The Icon of the Triumph of Orthodoxy (also known as the Icon of the Sunday of Orthodoxy) is the festal icon for the first Sunday of Great Lent, a celebration that commemorated the end of Byzantine Iconoclasm and restoration of icons to the church in 843 (the eponymous "Triumph of Orthodoxy"), and which remains a church feast in Orthodoxy.[1] It is the earliest known depiction of this subject, and thought to have been painted in Constantinople, capital of the Byzantine Empire.
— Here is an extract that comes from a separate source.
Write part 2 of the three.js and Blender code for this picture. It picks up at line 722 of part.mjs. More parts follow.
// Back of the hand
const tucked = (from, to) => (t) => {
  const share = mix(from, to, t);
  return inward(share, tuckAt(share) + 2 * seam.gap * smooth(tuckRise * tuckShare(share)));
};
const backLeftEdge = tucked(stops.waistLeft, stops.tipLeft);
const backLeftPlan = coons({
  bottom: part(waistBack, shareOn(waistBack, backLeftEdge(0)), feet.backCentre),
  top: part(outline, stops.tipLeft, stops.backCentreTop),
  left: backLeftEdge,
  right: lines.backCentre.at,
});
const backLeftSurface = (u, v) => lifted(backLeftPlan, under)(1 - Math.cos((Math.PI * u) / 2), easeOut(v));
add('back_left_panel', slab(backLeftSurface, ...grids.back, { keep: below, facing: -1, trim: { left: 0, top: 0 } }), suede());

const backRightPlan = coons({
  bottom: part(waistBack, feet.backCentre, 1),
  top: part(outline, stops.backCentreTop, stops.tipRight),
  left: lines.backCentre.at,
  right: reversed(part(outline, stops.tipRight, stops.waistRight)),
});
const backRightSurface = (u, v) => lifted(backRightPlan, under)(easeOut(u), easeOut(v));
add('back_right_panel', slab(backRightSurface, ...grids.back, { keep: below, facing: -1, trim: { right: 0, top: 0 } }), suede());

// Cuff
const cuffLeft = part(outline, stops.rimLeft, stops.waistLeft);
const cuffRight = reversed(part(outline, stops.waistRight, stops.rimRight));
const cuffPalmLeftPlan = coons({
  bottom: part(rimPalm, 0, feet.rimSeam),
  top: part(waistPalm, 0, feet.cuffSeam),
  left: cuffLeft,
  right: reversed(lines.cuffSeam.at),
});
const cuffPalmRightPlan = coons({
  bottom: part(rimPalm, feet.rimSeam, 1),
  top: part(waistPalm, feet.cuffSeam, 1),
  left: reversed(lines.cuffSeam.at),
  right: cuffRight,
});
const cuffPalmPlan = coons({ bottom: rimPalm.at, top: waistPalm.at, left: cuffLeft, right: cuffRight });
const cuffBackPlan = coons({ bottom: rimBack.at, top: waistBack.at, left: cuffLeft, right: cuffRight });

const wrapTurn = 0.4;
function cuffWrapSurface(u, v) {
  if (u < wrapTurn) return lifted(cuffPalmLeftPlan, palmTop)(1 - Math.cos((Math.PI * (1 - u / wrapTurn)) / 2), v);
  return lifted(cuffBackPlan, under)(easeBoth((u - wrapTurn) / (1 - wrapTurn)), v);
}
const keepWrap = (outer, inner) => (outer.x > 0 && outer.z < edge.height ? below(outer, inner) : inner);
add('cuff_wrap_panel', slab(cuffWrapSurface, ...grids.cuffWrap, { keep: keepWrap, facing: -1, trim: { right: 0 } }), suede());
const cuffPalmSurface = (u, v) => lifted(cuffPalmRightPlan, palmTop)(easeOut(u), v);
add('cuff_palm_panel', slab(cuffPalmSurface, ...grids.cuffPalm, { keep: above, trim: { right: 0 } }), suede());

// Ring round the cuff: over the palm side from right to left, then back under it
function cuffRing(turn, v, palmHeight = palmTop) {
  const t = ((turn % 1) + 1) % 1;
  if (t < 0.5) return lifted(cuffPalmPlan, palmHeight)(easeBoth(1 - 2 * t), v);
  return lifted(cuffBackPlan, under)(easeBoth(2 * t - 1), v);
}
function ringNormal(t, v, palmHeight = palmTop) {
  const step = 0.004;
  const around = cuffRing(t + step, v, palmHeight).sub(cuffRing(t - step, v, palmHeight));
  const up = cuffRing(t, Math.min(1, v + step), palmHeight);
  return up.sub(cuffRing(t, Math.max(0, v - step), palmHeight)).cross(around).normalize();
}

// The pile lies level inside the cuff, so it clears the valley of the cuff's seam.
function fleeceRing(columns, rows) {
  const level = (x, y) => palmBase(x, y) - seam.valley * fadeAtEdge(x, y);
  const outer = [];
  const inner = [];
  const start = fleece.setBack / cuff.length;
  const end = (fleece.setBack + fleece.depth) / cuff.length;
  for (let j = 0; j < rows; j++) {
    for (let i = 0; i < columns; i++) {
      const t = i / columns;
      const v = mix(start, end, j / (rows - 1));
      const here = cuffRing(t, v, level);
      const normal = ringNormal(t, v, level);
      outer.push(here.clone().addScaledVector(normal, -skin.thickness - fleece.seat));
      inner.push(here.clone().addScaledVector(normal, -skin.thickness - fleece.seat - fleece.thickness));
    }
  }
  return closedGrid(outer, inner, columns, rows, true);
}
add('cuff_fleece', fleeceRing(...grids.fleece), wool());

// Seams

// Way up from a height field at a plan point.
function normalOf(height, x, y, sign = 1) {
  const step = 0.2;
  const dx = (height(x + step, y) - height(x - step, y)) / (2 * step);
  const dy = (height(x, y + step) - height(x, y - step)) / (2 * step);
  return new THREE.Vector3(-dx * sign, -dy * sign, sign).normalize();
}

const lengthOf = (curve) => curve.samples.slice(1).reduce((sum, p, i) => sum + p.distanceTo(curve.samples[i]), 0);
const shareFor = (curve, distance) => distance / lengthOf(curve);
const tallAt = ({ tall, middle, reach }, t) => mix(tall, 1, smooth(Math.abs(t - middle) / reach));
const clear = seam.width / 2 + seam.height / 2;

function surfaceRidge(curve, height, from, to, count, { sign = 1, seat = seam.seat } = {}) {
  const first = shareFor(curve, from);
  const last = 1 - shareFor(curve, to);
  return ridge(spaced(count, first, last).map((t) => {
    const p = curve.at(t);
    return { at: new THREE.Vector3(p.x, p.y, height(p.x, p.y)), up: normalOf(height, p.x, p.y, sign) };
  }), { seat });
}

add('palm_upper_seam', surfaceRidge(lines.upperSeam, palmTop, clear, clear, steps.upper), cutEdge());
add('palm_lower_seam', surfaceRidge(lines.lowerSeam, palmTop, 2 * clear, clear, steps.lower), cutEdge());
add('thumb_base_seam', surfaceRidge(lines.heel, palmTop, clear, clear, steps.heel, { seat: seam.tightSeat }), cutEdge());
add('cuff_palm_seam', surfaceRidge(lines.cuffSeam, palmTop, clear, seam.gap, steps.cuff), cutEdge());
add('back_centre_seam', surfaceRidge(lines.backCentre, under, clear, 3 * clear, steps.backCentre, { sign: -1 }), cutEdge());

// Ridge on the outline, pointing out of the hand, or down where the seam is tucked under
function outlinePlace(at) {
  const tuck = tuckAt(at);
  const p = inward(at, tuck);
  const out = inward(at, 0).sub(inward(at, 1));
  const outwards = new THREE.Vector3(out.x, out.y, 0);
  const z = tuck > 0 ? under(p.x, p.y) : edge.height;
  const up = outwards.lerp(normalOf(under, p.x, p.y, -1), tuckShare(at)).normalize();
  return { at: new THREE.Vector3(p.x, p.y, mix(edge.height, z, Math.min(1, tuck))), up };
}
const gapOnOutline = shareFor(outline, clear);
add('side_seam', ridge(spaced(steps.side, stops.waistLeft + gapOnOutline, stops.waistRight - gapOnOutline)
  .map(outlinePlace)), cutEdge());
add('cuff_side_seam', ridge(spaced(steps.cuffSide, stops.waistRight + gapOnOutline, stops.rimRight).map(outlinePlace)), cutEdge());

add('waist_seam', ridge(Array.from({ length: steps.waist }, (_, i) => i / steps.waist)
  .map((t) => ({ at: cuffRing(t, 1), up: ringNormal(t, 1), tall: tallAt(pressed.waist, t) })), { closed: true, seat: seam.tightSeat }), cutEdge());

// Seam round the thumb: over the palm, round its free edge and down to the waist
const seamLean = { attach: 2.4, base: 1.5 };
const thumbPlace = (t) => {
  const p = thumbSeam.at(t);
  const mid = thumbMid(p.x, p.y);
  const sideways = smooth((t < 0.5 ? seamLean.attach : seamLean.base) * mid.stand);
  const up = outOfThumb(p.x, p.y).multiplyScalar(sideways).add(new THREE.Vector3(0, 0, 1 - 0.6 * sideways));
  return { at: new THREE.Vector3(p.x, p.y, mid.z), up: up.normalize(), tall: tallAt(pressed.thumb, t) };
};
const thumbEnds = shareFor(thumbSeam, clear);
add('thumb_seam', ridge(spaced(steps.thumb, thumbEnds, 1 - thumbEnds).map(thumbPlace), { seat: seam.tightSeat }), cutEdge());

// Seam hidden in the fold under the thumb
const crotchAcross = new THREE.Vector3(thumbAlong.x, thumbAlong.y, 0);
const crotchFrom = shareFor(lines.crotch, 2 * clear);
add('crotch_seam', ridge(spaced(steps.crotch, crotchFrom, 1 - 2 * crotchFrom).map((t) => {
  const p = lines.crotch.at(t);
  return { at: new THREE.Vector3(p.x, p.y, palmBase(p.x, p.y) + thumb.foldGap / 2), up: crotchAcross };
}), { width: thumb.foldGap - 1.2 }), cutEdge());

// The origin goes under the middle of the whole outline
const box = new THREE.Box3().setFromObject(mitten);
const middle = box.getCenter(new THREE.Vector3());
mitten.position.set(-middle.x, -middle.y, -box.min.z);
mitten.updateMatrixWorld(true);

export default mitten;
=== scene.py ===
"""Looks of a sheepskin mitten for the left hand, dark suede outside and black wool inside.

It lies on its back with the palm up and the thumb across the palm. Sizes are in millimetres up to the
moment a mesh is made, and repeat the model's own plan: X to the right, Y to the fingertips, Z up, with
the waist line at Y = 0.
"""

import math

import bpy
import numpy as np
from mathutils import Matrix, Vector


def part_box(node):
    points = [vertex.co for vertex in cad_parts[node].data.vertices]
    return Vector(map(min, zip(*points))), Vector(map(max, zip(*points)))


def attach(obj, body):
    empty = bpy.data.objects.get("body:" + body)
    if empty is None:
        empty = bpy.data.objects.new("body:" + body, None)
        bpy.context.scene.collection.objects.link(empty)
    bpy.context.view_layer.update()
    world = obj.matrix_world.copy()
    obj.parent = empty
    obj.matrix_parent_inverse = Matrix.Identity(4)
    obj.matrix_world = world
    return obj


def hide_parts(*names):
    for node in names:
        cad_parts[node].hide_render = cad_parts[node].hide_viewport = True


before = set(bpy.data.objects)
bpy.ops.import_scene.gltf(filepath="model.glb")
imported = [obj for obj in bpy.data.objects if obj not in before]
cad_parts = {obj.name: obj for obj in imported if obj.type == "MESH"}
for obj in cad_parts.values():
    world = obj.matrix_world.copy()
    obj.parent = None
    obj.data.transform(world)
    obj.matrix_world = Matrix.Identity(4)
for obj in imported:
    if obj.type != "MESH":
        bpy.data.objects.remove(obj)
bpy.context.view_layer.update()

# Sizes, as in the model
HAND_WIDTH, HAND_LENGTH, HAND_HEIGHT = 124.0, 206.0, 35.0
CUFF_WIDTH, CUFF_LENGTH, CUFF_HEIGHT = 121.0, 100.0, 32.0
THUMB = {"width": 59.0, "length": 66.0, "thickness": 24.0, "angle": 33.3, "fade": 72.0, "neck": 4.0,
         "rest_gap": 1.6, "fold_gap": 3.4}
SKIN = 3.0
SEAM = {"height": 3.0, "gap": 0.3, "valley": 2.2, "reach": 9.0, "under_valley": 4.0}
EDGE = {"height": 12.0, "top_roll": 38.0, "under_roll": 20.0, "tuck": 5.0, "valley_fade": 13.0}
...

It was purchased by the British Museum in 1988. The dimensions of the icon are: height: 37.8 cm, width: 31.4 cm, depth: 5.3 cm.[2]

Composition[edit]

Painted in egg tempera on gold leaf over a wooden panel covered with gesso and linen in the late 14th century, its focal point is the famous icon, here intended to be understood as the physical icon itself, the Virgin Hodegetria, which was commonly believed to have been created by St Luke.[3]
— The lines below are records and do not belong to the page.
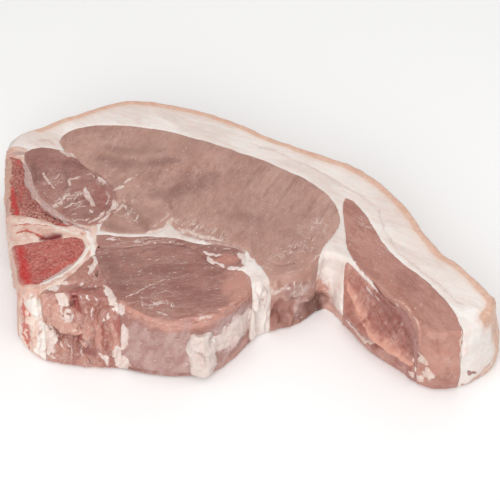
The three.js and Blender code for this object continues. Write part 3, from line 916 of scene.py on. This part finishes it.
chainLooks = dict(tenderLooks)
chainLooks.update({"red": (194, 133, 119), "base": (166, 118, 107)})
chain = {
    "node": "chain_muscle", "slot": "dark_meat", "voxel": 0.4,
    "material": meatMaterial("chainMeat", chainLooks),
    "marks": strokesIn({
        "fat plan": [
            (0.95, 1.7, [(41.6, 34), (42.4, 32.4), (43.2, 31.8)]), (0.85, 1.2, [(42.6, 32.4), (45.2, 32.2)]),
            (0.9, 1.6, [(42.5, 31), (43.8, 29.2), (45.6, 27.6)]), (0.9, 2.6, [(48.9, 33), (49.9, 31), (50.2, 28.4)]),
            (0.85, 2.2, [(49, 27.2), (46.6, 27.2)]), (0.6, 1.0, [(22, 38.6), (24.2, 39.4)]),
            (0.5, 0.6, [(23.4, 36.7), (28, 37.6), (33, 38), (37, 37)]), (0.7, 1.0, [(22.8, 39.1), (24.6, 38.3)]),
            (0.5, 0.5, [(30, 39.6), (36, 40)]),
        ],
        "web plan": [(0.8, 3, [(24, 38), (36, 38)])],
        "red plan": [(1.0, 4.6, [(44.4, 29.8), (48.2, 31)])],
    }),
}
makePiece("chainMuscle", chain)

# Roughly cut muscle below the backbone

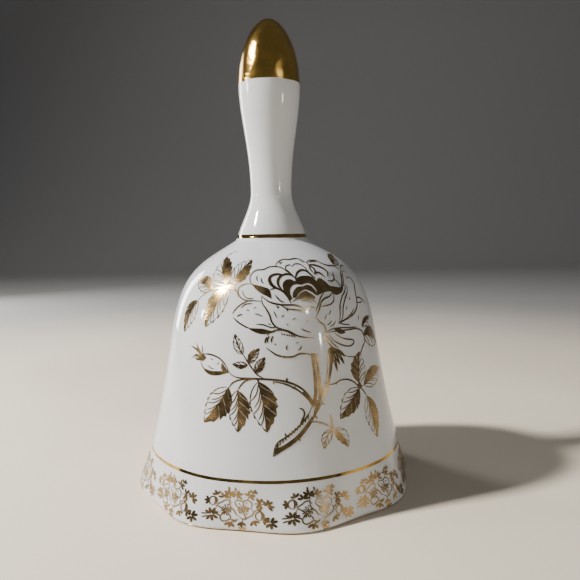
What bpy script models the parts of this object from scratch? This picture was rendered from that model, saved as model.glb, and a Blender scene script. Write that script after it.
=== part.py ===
"""Porcelain table bell with a gilded finial and a bead clapper on a brass chain.

The origin is the centre of the circle that the rim stands on, +Z is up and -Y is the decorated front.
All lengths are in metres.
"""

import math

import bmesh
import bpy

# Bell body
RIM_RADIUS = 0.0418           # mean radius of the scalloped rim
LOBE_COUNT = 8
LOBE_DEPTH = 0.00095          # how far a lobe stands out from the mean rim, and a valley in
LOBE_HEIGHT = 0.0150          # the lobes fade out at this height
LOBE_ANGLE = math.radians(-80)  # direction of one lobe's peak
BODY_WALL = 0.0028
RIM_ROUNDING = 0.4            # radius of the rim's edges, as a share of the wall
RIM_FLAT = 0.4                # width of the flat that the bell stands on, as a share of the wall
SKIRT_HEIGHT = 0.0460         # the skirt turns into the shoulder here
SKIRT_TOP_RADIUS = 0.0314
SKIRT_SLOPE = 0.165           # radius gained for each unit of drop at the top of the skirt
SKIRT_FLARE_POWER = 2.5       # how suddenly the skirt flares towards the rim
SHOULDER_RISE = 0.0278
SHOULDER_FULLNESS = 0.0194    # reach of the shoulder curve above the skirt
SHOULDER_REACH = 0.0108       # and outwards from the neck
SHOULDER_SLOPE = 0.62         # drop for each unit of radius where the shoulder meets the neck
NECK_RADIUS = 0.01065
NECK_RISE = 0.0010            # from the shoulder's end up to the seam under the handle
CROWN_THICKNESS = 0.0036
CROWN_HOLE_RADIUS = 0.0048

# Handle
HANDLE_WALL = 0.0024
FLARE_SLOPE = 0.28            # radius lost for each unit of rise at the foot of the handle
FLARE_HEIGHT = 0.0136         # from the seam to the waist
WAIST_RADIUS = 0.00623
GRIP_HEIGHT = 0.0323          # from the waist to the widest point
GRIP_RADIUS = 0.0093
FINIAL_HEIGHT = 0.0193        # from the widest point to the tip
GILDING_THICKNESS = 0.0004
# How far the handle's curves run on along their tangents, as shares of the stretch they shape
WAIST_REACH = 0.425
GRIP_REACH = 0.31
FINIAL_FULLNESS = 0.55
FINIAL_BLUNTNESS = 0.47

# Hanger, chain and clapper
WIRE_RADIUS = 0.00045
EYE_RADIUS = 0.0019           # loops are measured along the middle of the wire
EYE_BEND = 0.0006
EYE_START = 8                 # degrees round from the bend to the loop's first point
SHANK_LENGTH = 0.0050
PLUG_DROP = 0.0012            # the cement stands below the crown by this much
PLUG_RISE = 0.0020            # and above the seam by this much
LINK_COUNT = 5
LINK_BEND = 0.00165
LINK_STRAIGHT = 0.0026
PIN_LOOP_RADIUS = 0.0017
PIN_CURL_RADIUS = 0.0014
PIN_LENGTH = 0.0094           # bare wire between the loop and the bead
BEAD_RADIUS = 0.0070
BEAD_BORE = 0.0009

# Fits
GAP = 0.0003                  # between any two pieces that touch
WIRE_SEAT = 2 * WIRE_RADIUS + GAP   # from one wire's middle to the next where they hang together

# Smoothness: faces round each piece, and steps along each curve
BODY_SEGMENTS = 80
HANDLE_SEGMENTS = 28
SMALL_SEGMENTS = 20
BODY_STEPS = 8
FLARE_STEPS = 5
GRIP_STEPS = 6
LOOP_STEPS = 14
LINK_STEPS = 8
BEAD_STEPS = 12
BEND_STEPS = 4
SMOOTH_ANGLE = math.radians(40)  # sharper edges than this stay crisp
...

The Hodegetria is being held up by two angels while to the left stand Empress Theodora and her son Michael III, who were responsible for ending Iconoclasm in 843. To the right of the Hodegetria are Patriarch Methodios, Bishop Theodore and two monks. Beneath them are 11 saints and martyrs. Just below the Hodegetria are Theophanes the Confessor and Theodore the Studite jointly holding an image of Christ. To the far left is Saint Theodosia, the only female saint, holding an icon of Christ-Emmanuel. The fourth figure from the left, right behind Theophanes the Confessor, is identified as Saint Ioannikios. On the right, behind Theodore the Studite, stands a bishop identified by his garb while right behind him stand the brothers Theodorus and Theophanes Graptoi. The last two figures are identified as Saint Theophylaktos and Arsakios. Though they are all depicted together, many of them were not contemporaries.[4]